Ce fut une éclatante démonstration. Tout le monde a compris que l'adversaire du vieux lion n'était pas le jeune, sympathique et prometteur président du parti socialiste genevois (juste convoqué, le jour même de son mariage, à titre de punching-ball), mais bien le ban et l'arrière-ban de l'Appareil, la vipérine cléricature des féodaux, ceux que Tornare, meilleure locomotive électorale de Suisse romande avec Christophe Darbellay, a toujours eus contre lui. En 2009, en 2012. À coup sûr, en 2013, il les retrouvera, ces chers camarades qui entretiennent la machine à perdre avec la fièvre méticuleuse des passionnés de train électrique.

 

Oui, Tornare, hier soir, ce fut la bête humaine. Gabin, sur sa loco, clope au bec (sorry, Dr Rielle, c'est dans le film), visage fouetté par le vent du destin. Plus rien à perdre, Manu.

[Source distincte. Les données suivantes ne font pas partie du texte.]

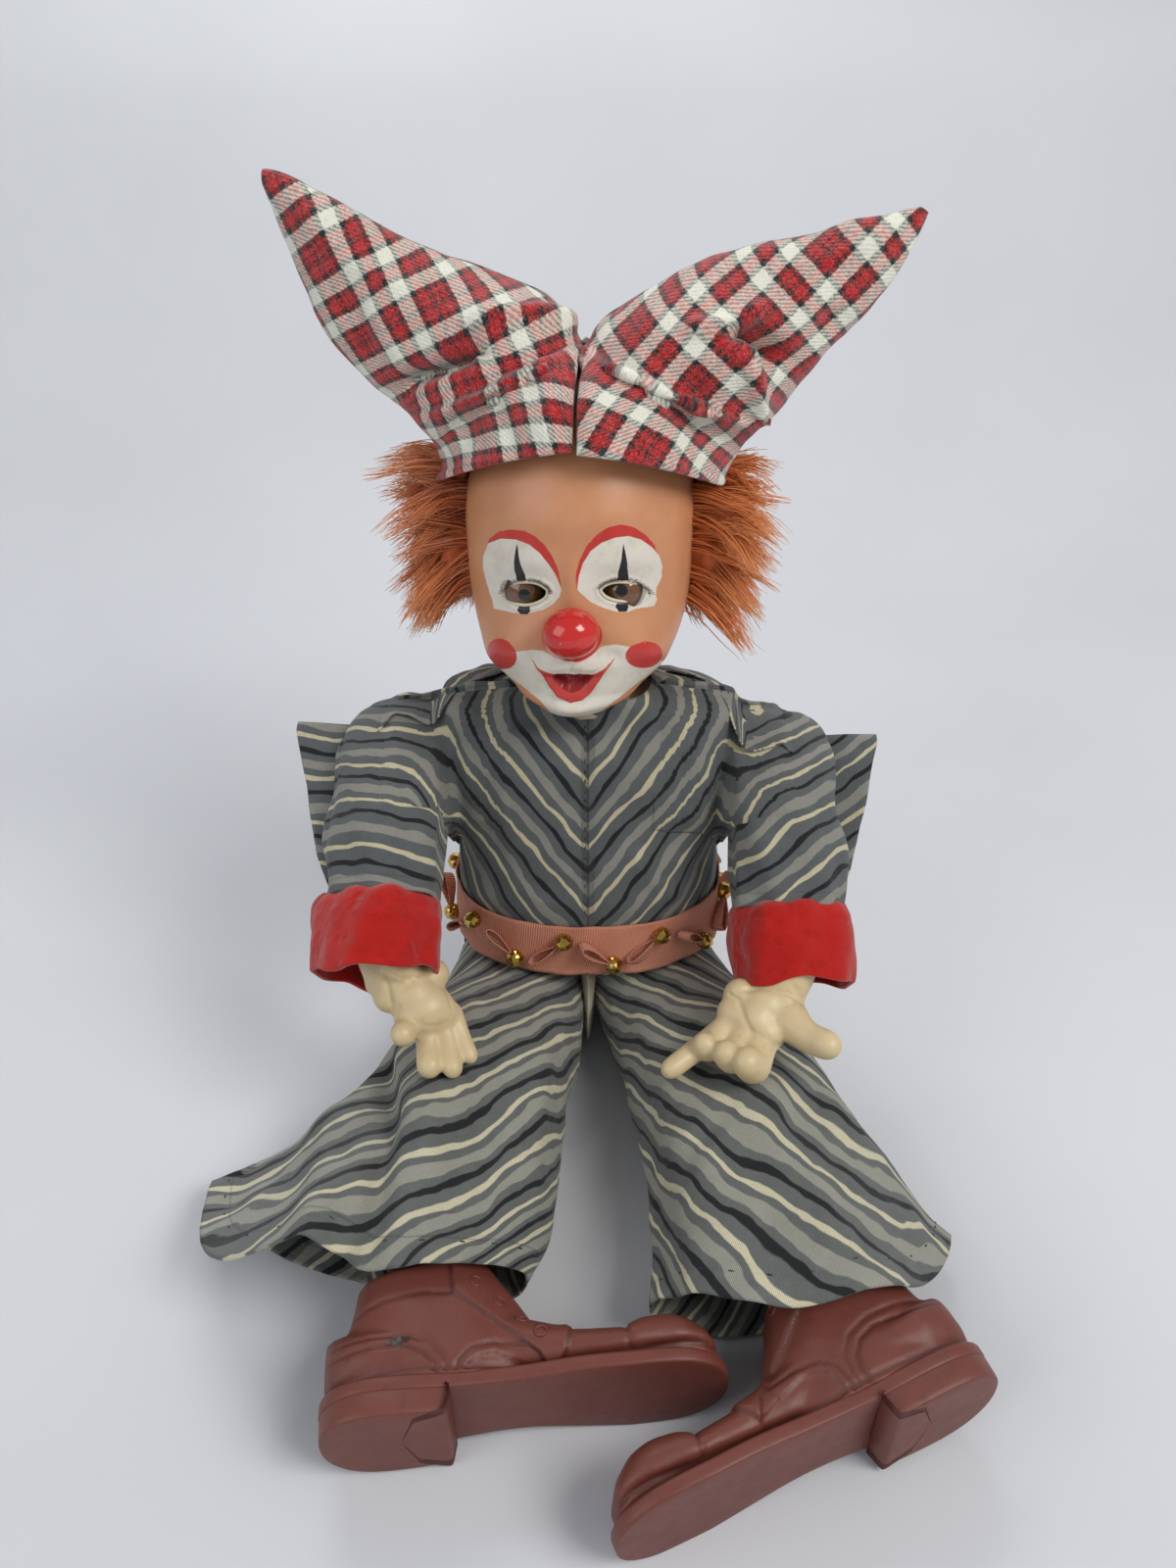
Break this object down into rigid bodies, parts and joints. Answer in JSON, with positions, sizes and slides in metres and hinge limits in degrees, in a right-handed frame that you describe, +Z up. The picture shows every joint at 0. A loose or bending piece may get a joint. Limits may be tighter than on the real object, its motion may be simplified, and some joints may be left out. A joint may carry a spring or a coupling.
{
  "type": "clown doll",
  "caption": "Seated cloth-bodied clown doll with a vinyl head, sleeping eyes, horned felt hat, flared striped suit, beaded ribbon belt and rubber boots.",
  "frame": {"origin": "on the floor, in the middle of the flat bottom that the doll sits on", "axes": "+Z up, -Y the way the doll faces, +X to the doll's left"},
  "size_m": [0.287, 0.3267, 0.3647],
  "materials": {
    "body_cloth": "matte",
    "suit_cloth": "matte",
    "ribbon": "satin",
    "gold_bead": "polished",
    "tie_cord": "matte",
    "face_vinyl": "satin",
    "hair": "matte",
    "eye_plastic": "gloss",
    "rocker_metal": "satin",
    "plaid_wool": "matte",
    "red_felt": "matte",
    "hand_vinyl": "satin",
    "stocking": "matte",
    "boot_rubber": "satin"
  },
  "bodies": {
    "torso": {"cloth_torso": "body_cloth", "bodice": "suit_cloth", "trouser_seat": "suit_cloth", "neck_tie": "tie_cord", "belt_ribbon": "ribbon", "bead_01": "gold_bead", "loop_01": "ribbon", "bead_02": "gold_bead", "loop_02": "ribbon", "bead_03": "gold_bead", "loop_03": "ribbon", "bead_04": "gold_bead", "loop_04": "ribbon", "bead_05": "gold_bead", "loop_05": "ribbon", "bead_06": "gold_bead", "loop_06": "ribbon", "bead_07": "gold_bead", "loop_07": "ribbon", "bead_08": "gold_bead", "loop_08": "ribbon", "bead_09": "gold_bead", "loop_09": "ribbon", "bead_10": "gold_bead", "loop_10": "ribbon", "bead_11": "gold_bead", "loop_11": "ribbon", "bead_12": "gold_bead", "loop_12": "ribbon", "bead_13": "gold_bead", "loop_13": "ribbon", "bead_14": "gold_bead", "loop_14": "ribbon", "bead_15": "gold_bead", "loop_15": "ribbon", "bead_16": "gold_bead", "loop_16": "ribbon"},
    "head": {"head": "face_vinyl", "wig_left": "hair", "wig_right": "hair", "wig_back": "hair"},
    "eyes": {"eye_left": "eye_plastic", "eye_right": "eye_plastic", "eye_rocker": "rocker_metal"},
    "hat": {"hat_left": "plaid_wool", "hat_right": "plaid_wool"},
    "arm_left": {"cloth_arm_left": "body_cloth", "sleeve_left": "suit_cloth", "cuff_left": "red_felt"},
    "hand_left": {"hand_left": "hand_vinyl"},
    "leg_left": {"cloth_leg_left": "stocking", "trouser_leg_left": "suit_cloth"},
    "boot_left": {"boot_left": "boot_rubber"},
    "arm_right": {"cloth_arm_right": "body_cloth", "sleeve_right": "suit_cloth", "cuff_right": "red_felt"},
    "hand_right": {"hand_right": "hand_vinyl"},
    "leg_right": {"cloth_leg_right": "stocking", "trouser_leg_right": "suit_cloth"},
    "boot_right": {"boot_right": "boot_rubber"}
  },
  "joints": [
    {"name": "head_turn", "type": "hinge", "parent": "torso", "child": "head", "pos_m": [-0.0025, -0.02283, 0.17525], "axis": [0, 0.1736, 0.9848], "range_deg": [-35, 35]},
    {"name": "eye_sleep", "type": "hinge", "parent": "head", "child": "eyes", "pos_m": [-0.00494, -0.04792, 0.234], "axis": [0.9976, -0.0687, 0.0121], "range_deg": [0, 65]},
    {"name": "hat_lift", "type": "slide", "parent": "head", "child": "hat", "axis": [0, 0.1736, 0.9848], "range_m": [0, 0.15]},
    {"name": "shoulder_left", "type": "hinge", "parent": "torso", "child": "arm_left", "pos_m": [0.078, -0.022, 0.15], "axis": [-1, 0, 0], "range_deg": [0, 100]},
    {"name": "wrist_left", "type": "hinge", "parent": "arm_left", "child": "hand_left", "pos_m": [0.084, -0.0853, 0.08887], "axis": [0, -0.7193, -0.6947], "range_deg": [-20, 10]},
    {"name": "hip_left", "type": "hinge", "parent": "torso", "child": "leg_left", "pos_m": [0.035, -0.042, 0.028], "axis": [1, 0, 0], "range_deg": [0, 90]},
    {"name": "ankle_left", "type": "hinge", "parent": "leg_left", "child": "boot_left", "pos_m": [0.09295, -0.2103, 0.02709], "axis": [0.3256, -0.9455, -0.0051], "range_deg": [-20, 20]},
    {"name": "shoulder_right", "type": "hinge", "parent": "torso", "child": "arm_right", "pos_m": [-0.078, -0.022, 0.15], "axis": [-1, 0, 0], "range_deg": [0, 90]},
    {"name": "wrist_right", "type": "hinge", "parent": "arm_right", "child": "hand_right", "pos_m": [-0.084, -0.0958, 0.10207], "axis": [0, -0.8387, -0.5446], "range_deg": [-20, 20]},
    {"name": "hip_right", "type": "hinge", "parent": "torso", "child": "leg_right", "pos_m": [-0.035, -0.042, 0.028], "axis": [1, 0, 0], "range_deg": [0, 90]},
    {"name": "ankle_right", "type": "hinge", "parent": "leg_right", "child": "boot_right", "pos_m": [-0.06159, -0.20991, 0.02713], "axis": [-0.1564, -0.9877, -0.0051], "range_deg": [-20, 20]}
  ]
}
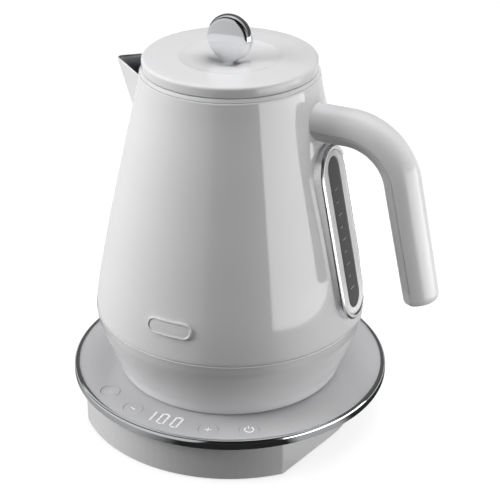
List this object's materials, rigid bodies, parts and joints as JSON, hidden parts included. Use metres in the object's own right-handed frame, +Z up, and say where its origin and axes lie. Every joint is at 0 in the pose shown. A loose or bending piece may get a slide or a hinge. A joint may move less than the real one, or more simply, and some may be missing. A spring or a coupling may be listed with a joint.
{
  "type": "electric kettle with powered base",
  "caption": "Cordless electric jug kettle with short V spout, open-ended handle, level window and lift-off lid, on a round powered base with controls and display.",
  "frame": {"origin": "point where the kettle's axis meets the table, under the middle of the base", "axes": "+Z up along the kettle's axis, +X towards the handle, -X towards the spout, -Y towards the controls and the badge"},
  "size_m": [0.2358, 0.2, 0.2595],
  "materials": {
    "white_gloss": "glossy white moulding",
    "white_paint": "glossy white enamel paint",
    "white_satin": "satin white moulding",
    "chrome_trim": "polished chrome",
    "brushed_steel": "brushed stainless steel",
    "aluminium_heater": "cast and tubular",
    "black_plastic": "fine matte",
    "smoke_window": "clear, smoky tint",
    "silicone": "matte translucent silicone",
    "foot_rubber": "matte",
    "brass_contact": "plated",
    "board_green": "solder resist",
    "light_guide": "translucent, lit white",
    "print_white": "printed ink",
    "badge_metal": "satin, no lettering"
  },
  "bodies": {
    "base": {"base_lower_housing": "white_gloss", "base_tray": "white_gloss", "base_top_cover": "white_gloss", "base_trim_ring": "chrome_trim", "base_bottom_plate": "white_satin", "base_feet": "foot_rubber", "base_screws": "brushed_steel", "base_connector": "black_plastic", "connector_contacts": "brass_contact", "cord_gland": "white_satin", "control_board": "board_green", "tact_switches": "black_plastic", "display_light_guide": "light_guide"},
    "kettle": {"bottom_band": "white_gloss", "kettle_underside": "white_satin", "underside_screws": "brushed_steel", "kettle_connector": "black_plastic", "kettle_contacts": "brass_contact", "heating_plate": "brushed_steel", "heating_element": "aluminium_heater", "floor_seal": "silicone", "temperature_sensor": "brushed_steel", "body_shell": "white_paint", "spout": "white_paint", "neck_ring": "white_gloss", "filter_frame": "brushed_steel", "filter_mesh": "brushed_steel", "gauge_frame": "chrome_trim", "gauge_inner_ring": "white_gloss", "gauge_window": "smoke_window", "gauge_seal": "silicone", "gauge_marks": "print_white", "badge_plate": "badge_metal", "handle_shell": "white_gloss", "handle_inner_cover": "white_satin", "handle_bracket": "brushed_steel", "handle_screws": "brushed_steel"},
    "lid": {"lid_cap": "white_gloss", "lid_inner": "white_satin", "lid_seal": "silicone", "knob": "chrome_trim", "knob_screw": "brushed_steel"},
    "button_warm": {"button_warm": "white_gloss"},
    "button_minus": {"button_minus": "white_gloss"},
    "button_plus": {"button_plus": "white_gloss"},
    "button_power": {"button_power": "white_gloss"}
  },
  "joints": [
    {"name": "kettle_lift", "type": "slide", "parent": "base", "child": "kettle", "axis": [0, 0, 1], "range_m": [0, 0.12]},
    {"name": "lid_lift", "type": "slide", "parent": "kettle", "child": "lid", "axis": [0, 0, 1], "range_m": [0, 0.06]},
    {"name": "button_warm_press", "type": "slide", "parent": "base", "child": "button_warm", "axis": [0, 0, -1], "range_m": [0, 0.0006], "stiffness_N_per_m": 600, "springref_m": -0.0004},
    {"name": "button_minus_press", "type": "slide", "parent": "base", "child": "button_minus", "axis": [0, 0, -1], "range_m": [0, 0.0006], "stiffness_N_per_m": 600, "springref_m": -0.0004},
    {"name": "button_plus_press", "type": "slide", "parent": "base", "child": "button_plus", "axis": [0, 0, -1], "range_m": [0, 0.0006], "stiffness_N_per_m": 600, "springref_m": -0.0004},
    {"name": "button_power_press", "type": "slide", "parent": "base", "child": "button_power", "axis": [0, 0, -1], "range_m": [0, 0.0006], "stiffness_N_per_m": 600, "springref_m": -0.0004}
  ]
}
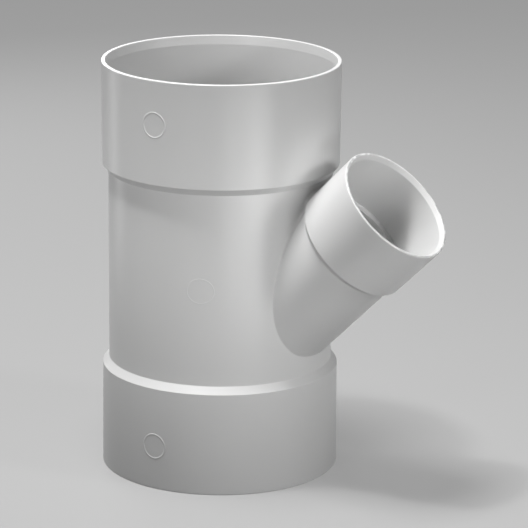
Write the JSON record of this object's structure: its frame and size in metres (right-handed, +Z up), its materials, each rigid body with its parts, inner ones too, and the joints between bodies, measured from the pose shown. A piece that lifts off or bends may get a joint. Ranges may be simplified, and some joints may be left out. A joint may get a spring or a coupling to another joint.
{
  "type": "lateral wye fitting",
  "caption": "White moulded pipe wye: a straight run with a plain socket at each end and a smaller socketed branch leaving it at 45 degrees, for joining a side drain to a main.",
  "frame": {"origin": "centre of the lower mouth, in the plane of the rim that the fitting stands on", "axes": "+Z up the run's axis, towards the upper socket; the branch leans from the run towards +X, in the XZ plane; the side with the round mould marks faces -Y"},
  "size_m": [0.3405, 0.223, 0.3882],
  "materials": {
    "white_pvc": "white rigid PVC as moulded, satin sheen"
  },
  "bodies": {
    "root": {"wye_body": "white_pvc"}
  },
  "joints": []
}
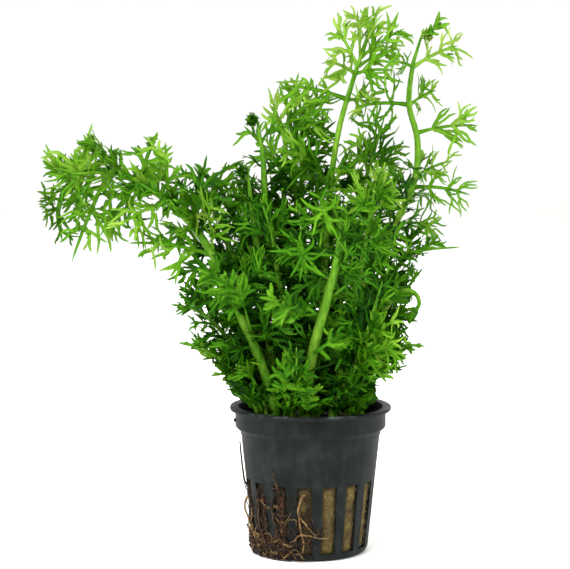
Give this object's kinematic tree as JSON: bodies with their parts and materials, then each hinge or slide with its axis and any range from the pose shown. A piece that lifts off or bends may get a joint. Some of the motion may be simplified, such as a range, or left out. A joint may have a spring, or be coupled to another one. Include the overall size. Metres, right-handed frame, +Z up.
{
  "type": "water sprite plant",
  "caption": "Water sprite aquarium fern with finely divided fronds, growing in a rock wool plug in a small slotted round plastic pot.",
  "frame": {"origin": "middle of the flat underside of the pot", "axes": "+Z up, out of the pot along the stems; -Y is the front, which the picture shows; +X to the right as seen from the front"},
  "size_m": [0.147, 0.0761, 0.185],
  "materials": {
    "pot_plastic": "moulded dark slate-green polypropylene, satin",
    "rock_wool": "wet, matted olive-ochre mineral fibre",
    "root": "thin brown and tan rootlets, matt",
    "leaf": "fresh bright green frond, thin and slightly translucent, softly glossy"
  },
  "bodies": {
    "root": {"pot": "pot_plastic", "rock_wool": "rock_wool", "root_tan": "root", "root_left_edge": "root", "root_left_loop": "root", "root_left_upper": "root", "root_middle_upper": "root", "root_streak": "root", "frond_arching_left": "leaf", "frond_front_middle": "leaf", "frond_tall_middle": "leaf", "frond_tall_right": "leaf", "frond_upper_left": "leaf", "frond_upper_right": "leaf", "frond_upper_middle": "leaf", "young_frond_tall": "leaf", "young_frond_short": "leaf", "frond_left_high": "leaf", "frond_left_middle": "leaf", "frond_left_low": "leaf", "frond_rim_left": "leaf", "frond_rim_front": "leaf", "frond_front_right": "leaf", "frond_rim_right": "leaf", "frond_right_low": "leaf", "frond_right_curled": "leaf", "frond_right_middle": "leaf", "frond_middle_right": "leaf", "frond_middle_left": "leaf", "frond_back_left": "leaf", "frond_back_middle": "leaf", "frond_back_right": "leaf", "frond_back_low_left": "leaf", "frond_back_low_middle": "leaf", "frond_back_low_right": "leaf"}
  },
  "joints": []
}
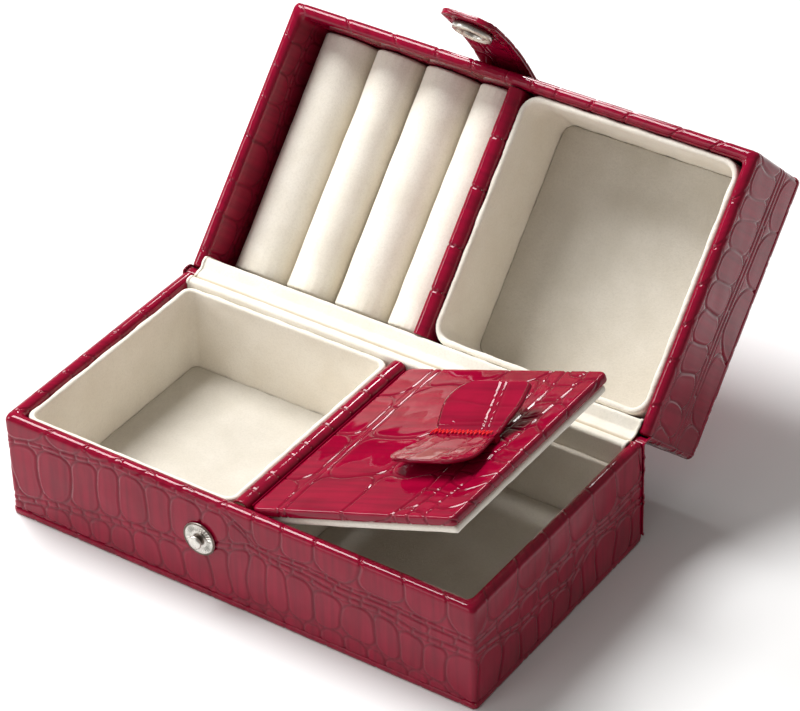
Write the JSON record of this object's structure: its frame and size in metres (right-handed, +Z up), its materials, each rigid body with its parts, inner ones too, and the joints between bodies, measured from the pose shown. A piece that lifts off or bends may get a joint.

Marre, super-marre de cette équipe de branquignols (je cite sa pensée, of course, vous n'allez tout de même pas imaginer que je la prendrais pour mienne), alors cette fois on se fout des conséquences, on vide son sac, on fond sur l'adversaire, on calcine, on pulvérise. Le napalm.

 

Déjà, Papy Moustache s'étrangle. Déjà, l'Appareil prépare la riposte. Déjà, l'étau se prépare pour enserrer le traître. Déjà le bûcher, pour l'exécution publique, s'apprête à se dresser. Peu importe. Hier, l'homme a dit sa colère. Elle fut saine et brûlante, la leçon, magistrale. Elle ne sera évidemment pas entendue. Déjà, les Clercs font le siège du jeune président pour exiger sanctions et réprimandes. Déjà, l'Appareil se reforme pour secréter son éternel venin. Mais nous eûmes le bonheur, hier soir, d'entendre (miracle de la radio), pour ma part c'était en cheminant au milieu des herbes fraîchement coupées, la plus belle chose depuis Achille et le siège de Troie : la lumineuse colère d'un homme.